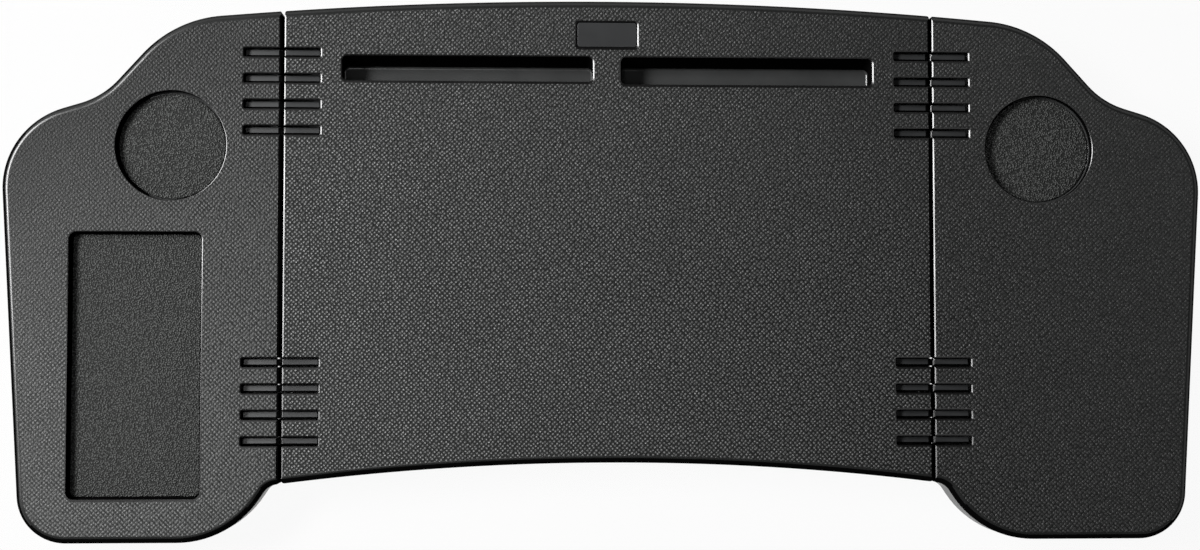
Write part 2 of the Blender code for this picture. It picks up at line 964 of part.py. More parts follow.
def rib(side, half, y):
    """A rib with its root in the leaf's plate and a nose that stops the wing level."""
    nose_x = outward(side, half, touch_gap / 2)
    face_x = outward(side, half, seam_face)
    root_x = outward(side, half, leaf_inner + fuse_depth)
    far_x = outward(side, half, window_reach - rib_gap)
    points = [
        (nose_x, base_z),
        (nose_x, base_z + stop_height),
        (face_x, base_z + stop_height),
        (face_x, rib_top),
        (far_x, rib_top),
        (far_x, leaf_top - fuse_depth),
        (root_x, leaf_top - fuse_depth),
        (root_x, base_z),
    ]
    half_width = window_width / 2 - rib_gap
    bm = prism_along_y(points, y - half_width, y + half_width)
    upright = []
    for edge in bm.edges:
        ends = [vert.co for vert in edge.verts]
        at_far = all(abs(end.x - far_x) < merge_distance for end in ends)
        if at_far and abs(ends[0].y - ends[1].y) < merge_distance:
            upright.append(edge)
    round_edges(bm, upright, rib_corner, 1)
    round_edges(bm, level_edges(bm, rib_top), rib_edge, 1)
    return bm


def countersink(x, y):
    """The room for a countersunk screw in the leaf's plate."""
    wide = screw_head_radius + touch_gap
    narrow = screw_shank_radius + touch_gap
    profile = [
        (0.0, leaf_top + cut_overrun),
        (narrow, leaf_top + cut_overrun),
        (narrow, leaf_bottom + screw_head_height + touch_gap),
        (wide, leaf_bottom + touch_gap),
        (wide, leaf_bottom - cut_overrun),
        (0.0, leaf_bottom - cut_overrun),
    ]
    return shifted(turned(profile, small_sides), x, y)


def build_leaf(name, side, half, station, parts, tools):
    """One half of a hinge: a plate with ribs above it and knuckles at the seam."""
    middle = station_middle(station)
    low = middle - station_length / 2
    high = middle + station_length / 2
    box = (*span(side, half, leaf_inner, leaf_outer), low, high)
    bm = prism(rectangle(box, leaf_corner), leaf_bottom, leaf_top)
    round_edges(bm, level_edges(bm, leaf_bottom), leaf_chamfer, 1)
    leaf = as_object(bm, name, parts)
    raised = [rib(side, half, y) for y in station_ribs(station)]
    fuse(leaf, as_object(gathered(raised), name + "_ribs", tools))
    points = knuckle_points(side, half)
    knuckles = [prism_along_y(points, start, end) for start, end in knuckle_spans(station, half)]
    fuse(leaf, as_object(gathered(knuckles), name + "_knuckles", tools))
    radius = hinge_pin_radius + touch_gap
    if half == wing:
        radius += sleeve_wall + touch_gap
    bore = cylinder_along_y(outward(side, half, 0), radius, low - cut_overrun, high + cut_overrun)
    cut(leaf, as_object(bore, name + "_bore", tools))
    hole = countersink(*leaf_screw_places(side, half)[station])
    cut(leaf, as_object(hole, name + "_screw_hole", tools))
    return dress(leaf, smooth_finish)


def build_hinge_pin(name, side, station, parts):
    half_length = station_length / 2 + touch_gap
    head = half_length + pin_head_thickness
    profile = [
        (0.0, head),
        (pin_head_radius, head),
        (pin_head_radius, half_length),
        (hinge_pin_radius, half_length),
        (hinge_pin_radius, -half_length),
        (0.0, -half_length),
    ]
    place = (outward(side, wing, 0), station_middle(station), axis_z)
    turn = (-quarter_turn, 0, 0)
    return dress(as_object(turned(profile, round_sides), name, parts, place, turn), steel_finish)


def build_sleeve(name, side, station, parts):
    """The friction sleeve in the outer leaf's knuckle."""
    low, high = knuckle_spans(station, wing)[0]
    half = (high - low) / 2
    inner = hinge_pin_radius + touch_gap
    outer = inner + sleeve_wall
    profile = [(outer, half), (outer, -half), (inner, -half), (inner, half)]
    place = (outward(side, wing, 0), station_middle(station), axis_z)
    turn = (-quarter_turn, 0, 0)
    return dress(as_object(turned(profile, round_sides), name, parts, place, turn), bronze_finish)


# Screws, feet and pads


def screw(countersunk):
    """A screw with its head down at z = 0 and its end up."""
    neck = (screw_shank_radius, screw_head_height)
    head = [] if countersunk else [(screw_head_radius, screw_head_height)]
    profile = [
        (0.0, screw_length),
        (screw_shank_radius, screw_length),
        neck,
        *head,
        (screw_head_radius, 0.0),
        (screw_socket_radius, 0.0),
        (screw_socket_radius, screw_socket_depth),
        (0.0, screw_socket_depth),
    ]
    return turned(profile, small_sides)


def build_screws(names, places, head_z, countersunk, parts):
    """Screws of one kind, which share their mesh."""
    first = as_object(screw(countersunk), names[0], parts, (*places[0], head_z))
    pieces = [dress(first, steel_finish)]
    for name, place in zip(names[1:], places[1:]):
        pieces.append(copied(first, name, (*place, head_z)))
    return pieces


def numbered(stem, count):
    return [stem + "_" + str(index + 1) for index in range(count)]


def build_feet(stem, places, parts):
    top = base_z + foot_recess - touch_gap
    profile = [
        (0.0, top),
        (foot_top_radius, top),
        (foot_bottom_radius, foot_edge),
        (foot_bottom_radius - foot_edge, 0.0),
        (0.0, 0.0),
    ]
    names = numbered(stem, len(places))
    first = as_object(turned(profile, foot_sides), names[0], parts, (*places[0], 0))
    pieces = [dress(first, rubber_finish)]
    for name, place in zip(names[1:], places[1:]):
        pieces.append(copied(first, name, (*place, 0)))
    return pieces


def along_rim(points):
    """Bends an outline's length round the circle of the wheel's rim."""
    bent = []
    for across, along in points:
        turn = along / wheel_radius
        reach = wheel_radius + across
        bent.append((reach * math.cos(turn) - wheel_radius, reach * math.sin(turn)))
    return bent


def build_wheel_pad(name, side, parts):
    """A pad that follows the curve of the wheel's rim."""
    half_length = wheel_pad_length / 2
    half_width = wheel_pad_width / 2
    straight = half_length - wheel_pad_corner
    steps = [straight * (2 * step / pad_segments - 1) for step in range(1, pad_segments)]
    points = rectangle((-half_width, half_width, -half_length, half_length), wheel_pad_corner)
    half_way = len(points) // 2
    points = points[:half_way] + [(-half_width, -y) for y in steps] + points[half_way:]
    points += [(half_width, y) for y in steps]
    points = [(side * x, y) for x, y in along_rim(points)]
    bm = prism(points, -wheel_pad_thickness, 0)
    round_edges(bm, level_edges(bm, -wheel_pad_thickness), foot_edge, 1)
    x = outward(side, centre, wheel_pad_from_seam)
    place = (x, half_depth - wheel_pad_from_edge, base_z - touch_gap)
    return dress(as_object(bm, name, parts, place, (0, 0, side * wheel_pad_angle)), rubber_finish)


# Rim hooks


def stowed(points, side):
    """Turns (along the pin, away from the pin) into the plan of a stowed hook."""
    return [(side * (hook_pivot_x - away), hook_y + along) for along, away in points]


def hook_points(side):
    half = hook_length / 2
    tip = hook_tip_short - half
    back = half - hook_back_arm
    arm = hook_reach - hook_lower_arm
    lip = arm - hook_lip_height
    corners = [
        (half, 0, 0),
        (half, hook_reach, hook_corner),
        (tip, hook_reach, hook_corner),
        (tip, lip, hook_lip_corner),
        (tip + hook_lip_width, lip, hook_lip_corner),
        (tip + hook_lip_width, arm, hook_inner_corner / 2),
        (back, arm, hook_inner_corner),
        (back, hook_bar, hook_inner_corner),
        (-half, hook_bar, hook_inner_corner),
        (-half, 0, 0),
    ]
    return stowed(rounded(corners), side)


def build_hook(name, side, parts, tools):
    pivot_x = side * hook_pivot_x
    low = axis_z - hook_thickness / 2
    high = axis_z + hook_thickness / 2
    bm = prism(hook_points(side), low, high)

    def off_pivot(edge):
        return any(abs(vert.co.x - pivot_x) > merge_distance for vert in edge.verts)

    for height in (low, high):
        round_edges(bm, level_edges(bm, height, off_pivot), hook_edge, 1)
    hook = as_object(bm, name, parts)
    half = hook_length / 2
    barrel = cylinder_along_y(pivot_x, barrel_radius, hook_y - half, hook_y + half)
    fuse(hook, as_object(barrel, name + "_barrel", tools))
    radius = hook_pin_radius + touch_gap
    reach = half + cut_overrun
    bore = cylinder_along_y(pivot_x, radius, hook_y - reach, hook_y + reach)
    cut(hook, as_object(bore, name + "_bore", tools))
    return dress(hook, smooth_finish)


def build_hook_pad(name, side, parts):
    """A soft strip of even thickness inside the hook's back arm and lower arm."""
    half_width = hook_pad_width / 2
    back = hook_length / 2 - hook_back_arm - touch_gap
    arm = hook_reach - hook_lower_arm - touch_gap
    tip = hook_tip_short - hook_length / 2 + hook_lip_width + hook_pad_from_lip
    start = hook_bar + hook_inner_corner
    corners = [
        (back, start, 0),
        (back, arm, hook_inner_corner),
        (tip, arm, 0),
        (tip, arm - hook_pad_thickness, 0),
        (back - hook_pad_thickness, arm - hook_pad_thickness, hook_inner_corner / 2),
        (back - hook_pad_thickness, start, 0),
    ]
    points = stowed(rounded(corners), side)
    bm = prism(points, axis_z - half_width, axis_z + half_width)
    return dress(as_object(bm, name, parts), rubber_finish)


def build_hook_pin(name, side, parts):
    half_length = hook_length / 2 + touch_gap + ear_thickness
    bm = cylinder(0, 0, hook_pin_radius, -half_length, half_length, round_sides)
    place = (side * hook_pivot_x, hook_y, axis_z)
    return dress(as_object(bm, name, parts, place, (quarter_turn, 0, 0)), steel_finish)


# Assembly


def hang(pieces, name, x, parts):
    """Parents pieces to an empty on a joint's axis, which runs along Y."""
    empty = bpy.data.objects.new(name, None)
    empty.location = (x, 0, axis_z)
    empty.empty_display_size = hook_length
    parts.objects.link(empty)
    for piece in pieces:
        piece.parent = empty
        piece.matrix_parent_inverse = Matrix.Translation(-empty.location)


def hinge_name(word, place):
    return "_".join(("hinge", word, place))


def build_centre(parts, tools):
    build_centre_top(parts, tools)
    build_centre_base(parts, tools)
    build_badge(parts)
    case_places = centre_places(centre_screw_shares)
    names = numbered("centre_case_screw", len(case_places))
    build_screws(names, case_places, base_z, False, parts)
    build_feet("centre_foot", centre_places(centre_foot_shares), parts)
    for word, side in sides.items():
        build_wheel_pad(word + "_wheel_pad", side, parts)
        for place, station in stations.items():
            hinge = hinge_name(word, place)
            build_leaf(hinge + "_inner_leaf", side, centre, station, parts, tools)
            build_hinge_pin(hinge + "_pin", side, station, parts)
        names = [hinge_name(word, place) + "_inner_screw" for place in stations]
        build_screws(names, leaf_screw_places(side, centre), leaf_bottom, True, parts)
        build_hook_pin(word + "_hook_pin", side, parts)


def build_wing(word, side, has_phone, parts, tools):
    name = word + "_wing"
    pieces = [
        build_wing_top(name + "_top", side, has_phone, parts, tools),
        build_wing_base(name + "_base", side, parts, tools),
        build_cup_mat(word + "_cup_mat", side, parts),
    ]
    if has_phone:
        pieces.append(build_phone_mat("phone_mat", side, parts))
    case_places = wing_places(wing_screw_shares, side)
    names = numbered(name + "_case_screw", len(case_places))
    pieces += build_screws(names, case_places, base_z, False, parts)
    pieces += build_feet(name + "_foot", wing_places(wing_foot_shares, side), parts)
    names = [hinge_name(word, place) + "_outer_screw" for place in stations]
    pieces += build_screws(names, leaf_screw_places(side, wing), leaf_bottom, True, parts)
    for place, station in stations.items():
        hinge = hinge_name(word, place)
        pieces.append(build_leaf(hinge + "_outer_leaf", side, wing, station, parts, tools))
        pieces.append(build_sleeve(hinge + "_sleeve", side, station, parts))
    hang(pieces, name + "_axis", outward(side, wing, 0), parts)


def build_rim_hook(word, side, parts, tools):
    name = word + "_hook"
    pieces = [
        build_hook(name, side, parts, tools),
        build_hook_pad(name + "_pad", side, parts),
    ]
    hang(pieces, name + "_axis", side * hook_pivot_x, parts)


def main():
    clear_scene()
    parts = new_collection("steering wheel desk")
    tools = new_collection("cutters", hidden=True)
    build_centre(parts, tools)
    for word, side in sides.items():
        build_wing(word, side, side < 0, parts, tools)
        build_rim_hook(word, side, parts, tools)


main()
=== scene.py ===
"""Steering wheel desk: made tops, finishes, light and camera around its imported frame.

Lengths are metres. X runs along the desk, Y to its far edge and Z up.
"""

import math

import bmesh
import bpy
from mathutils import Matrix, Vector


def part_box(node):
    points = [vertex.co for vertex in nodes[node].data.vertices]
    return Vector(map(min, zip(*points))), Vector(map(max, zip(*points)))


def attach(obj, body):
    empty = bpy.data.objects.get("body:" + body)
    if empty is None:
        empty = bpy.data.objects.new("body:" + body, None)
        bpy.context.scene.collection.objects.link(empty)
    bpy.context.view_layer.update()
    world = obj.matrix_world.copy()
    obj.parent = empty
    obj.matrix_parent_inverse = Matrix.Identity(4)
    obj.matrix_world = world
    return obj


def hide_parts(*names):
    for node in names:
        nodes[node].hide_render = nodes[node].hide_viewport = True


bl_info = {
    "name": "Steering Wheel Desk",
    "version": (1, 0, 0),
    "blender": (4, 5, 0),
    "location": "View3D > Sidebar > Desk",
    "description": "Finishes, light and camera for a folding desk that hangs on a steering wheel",
    "category": "Object",
}

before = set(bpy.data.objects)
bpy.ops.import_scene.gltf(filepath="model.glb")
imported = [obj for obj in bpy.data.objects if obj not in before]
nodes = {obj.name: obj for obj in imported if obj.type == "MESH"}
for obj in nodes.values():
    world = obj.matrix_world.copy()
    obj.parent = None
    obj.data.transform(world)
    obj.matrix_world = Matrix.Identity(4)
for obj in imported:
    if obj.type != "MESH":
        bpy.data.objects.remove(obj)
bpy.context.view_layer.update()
shell_low, shell_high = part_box("centre_top")
TOP_Z = shell_high.z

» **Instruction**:
Scan the material line by line and report each one that contains "update".

» **Finished answer**:
    bpy.context.view_layer.update()
bpy.context.view_layer.update()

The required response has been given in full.